Cube Browser Woes

I had an interesting issue this week. I was working on a small test cube with financial data. The lowest grain in the measure group was the Account dimension which represents a customer bank account. I had to implement rolling 12 calculations on semi-additive measures (e.g. Avg Account Balance) by weighting the balances at the account level:

Rolling 12 Bal = ∑(Number of Account Active Days * Avg Account Balance) / ∑ (Number of Days for 12-month period

 

Since I had to weight the account balances by the number of the number of the days the account was active, I decided to scope at the account level, e.g.; SCOPE (Leaves(Account), Leaves(Date)…).

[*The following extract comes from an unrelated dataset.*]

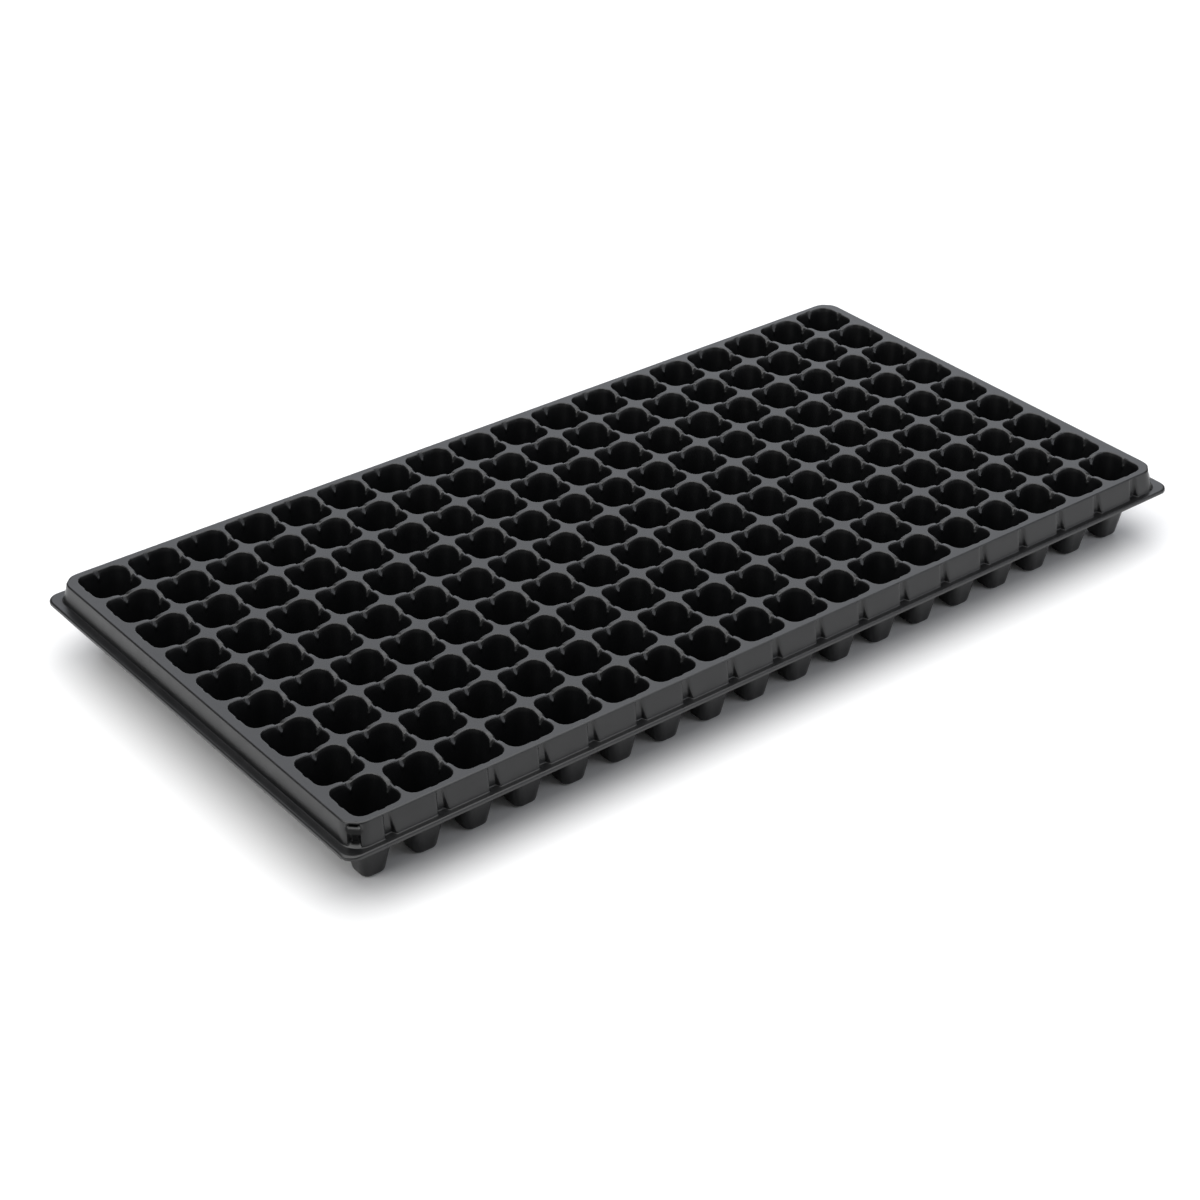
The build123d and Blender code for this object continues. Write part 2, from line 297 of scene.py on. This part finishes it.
def cell_corner(centre, radius, height, square):
    """Points of one level round a cell's corner. The outermost level is square, so that cells meet."""
    points = []
    for step in range(1, CORNER_STEPS):
        turn = math.pi / 2 * step / CORNER_STEPS
        away = np.array([math.cos(turn), math.sin(turn)])
        if square:
            away /= away.max()
        points.append([*(np.array(centre) + radius * away), height])
    return np.array(points)


class CellFace:
    """One face of a cell's sheet, upper or lower, as profiles that its loops follow."""

    def __init__(self, thickness_share, levels):
        profile = cell_profile()
        depth = -profile[:, 1]
        thickness = WALL_THICKNESS + (DECK_THICKNESS - WALL_THICKNESS) * np.clip(1 - depth / THIN_DEPTH, 0, 1)
        along = run_lengths(profile)
        to_tip = along / along[level_at(profile, TIP_DEPTH)]
        facet = FACET_TIP_HALF + (FACET_HALF - FACET_TIP_HALF) * np.clip(1 - to_tip, 0, 1) ** FACET_TAPER
        corner = MOUTH_CORNER + (FOOT_CORNER - MOUTH_CORNER) * depth / FLOOR_DEPTH
        corner += np.maximum(profile[:, 0] - MOUTH_HALF, 0)
        stretch = np.zeros(len(profile))
        stretch[-2:] = DRAIN_HALF_Y - DRAIN_HALF_X
        corner[-2:] = [DRAIN_CORNER + DRAIN_LAND, DRAIN_CORNER]
        moved = offset_profile(profile, thickness * thickness_share)
        self.profile = moved[levels]
        self.crests = {
            dips: offset_profile(crest_profile(profile, dips), thickness * thickness_share)[levels]
            for dips in (True, False)
        }
        self.corner = (corner + moved[:, 0] - profile[:, 0])[levels]
        self.facet = facet[levels]
        self.stretch = stretch[levels]
        self.cusp = cusp_height(depth)[levels]
        self.dip = (DIP_SHARE * DIP_DEPTH * np.clip(1 - depth / TIP_DEPTH, 0, 1))[levels]

    def side(self, level, dips, along_y):
        """Points of one level on the wall that faces +X, with the corner that follows it."""
        half, height = self.profile[level]
        crest_half, crest_height = self.crests[dips][level]
        reach = half
        if along_y:
            half = half + self.stretch[level]
            crest_half = crest_half + self.stretch[level]
        else:
            reach = half + self.stretch[level]
        radius = self.corner[level]
        flat = reach - radius
        facet = min(self.facet[level], FACET_LIMIT * flat)
        across = wall_steps(facet, flat)
        in_facet = 1 - smooth((abs(across) / facet - FACET_FLAT) / (1 - FACET_FLAT))
        beside = half - self.cusp[level] * np.clip(1 - abs(across) / CUSP_HALF, 0, 1) ** 2
        sunk = height
        if dips:
            sunk = height - self.dip[level] * (1 - smooth(abs(across) / DIP_HALF))
        x = beside + (crest_half - beside) * in_facet
        z = sunk + (crest_height - sunk) * in_facet
        wall = np.stack([x, across, z], axis=1)
        return np.concatenate([wall, cell_corner((half - radius, flat), radius, height, square=level == 0)])

    def loops(self, dipping):
        """All levels of the cell's four walls; dipping says which of them have a cell beyond."""
        levels = []
        for level in range(len(self.profile)):
            sides = []
            for quarter, dips in enumerate(dipping):
                side = self.side(level, dips, along_y=quarter % 2 == 1)
                for _ in range(quarter):
                    side = np.stack([-side[:, 1], side[:, 0], side[:, 2]], axis=1)
                sides.append(side)
            levels.append(np.concatenate(sides))
        return np.array(levels)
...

Also, I had to use the ParallelPeriod() MDX function to sum the weighted balanced for the 12-month period.  To my surprise, the small test cube took an enormous time to initialize in the Cube Browser. The Cube Profiler showed as many subcube events as the number of the accounts of the cube. It appeared that the server was initializing the expression for each account. This didn’t make sense at all considering the fact that the server should only write the formula in the scope cells which should happen pretty fast even with large cubes and very granular scope assignments. After some digging, it turned out that the culprit wasn’t the server but the Cube Browser L. For some obscure reason, the Cube Browser issues the following statement each time you reconnect even with an empty report.

 

select filter([Measures].members, [Measures].currentmember.member_caption = [Measures].currentmember.member_caption) on columns from [<cube name>]

 

This statement was causing the server to evaluate the Account All member which was triggering the formula evaluation for each account. Oops! The moral of this story is to test your cube initialization time in SQL Server Management Studio. As for me, I decided to reduce the scope (always a good idea) to Leaves (Date) only by pro-rating the Active Days in the data source so I could use the days in the month. This makes the formula universal on rows irrespective of the cube slice and makes the Cube Browser happy.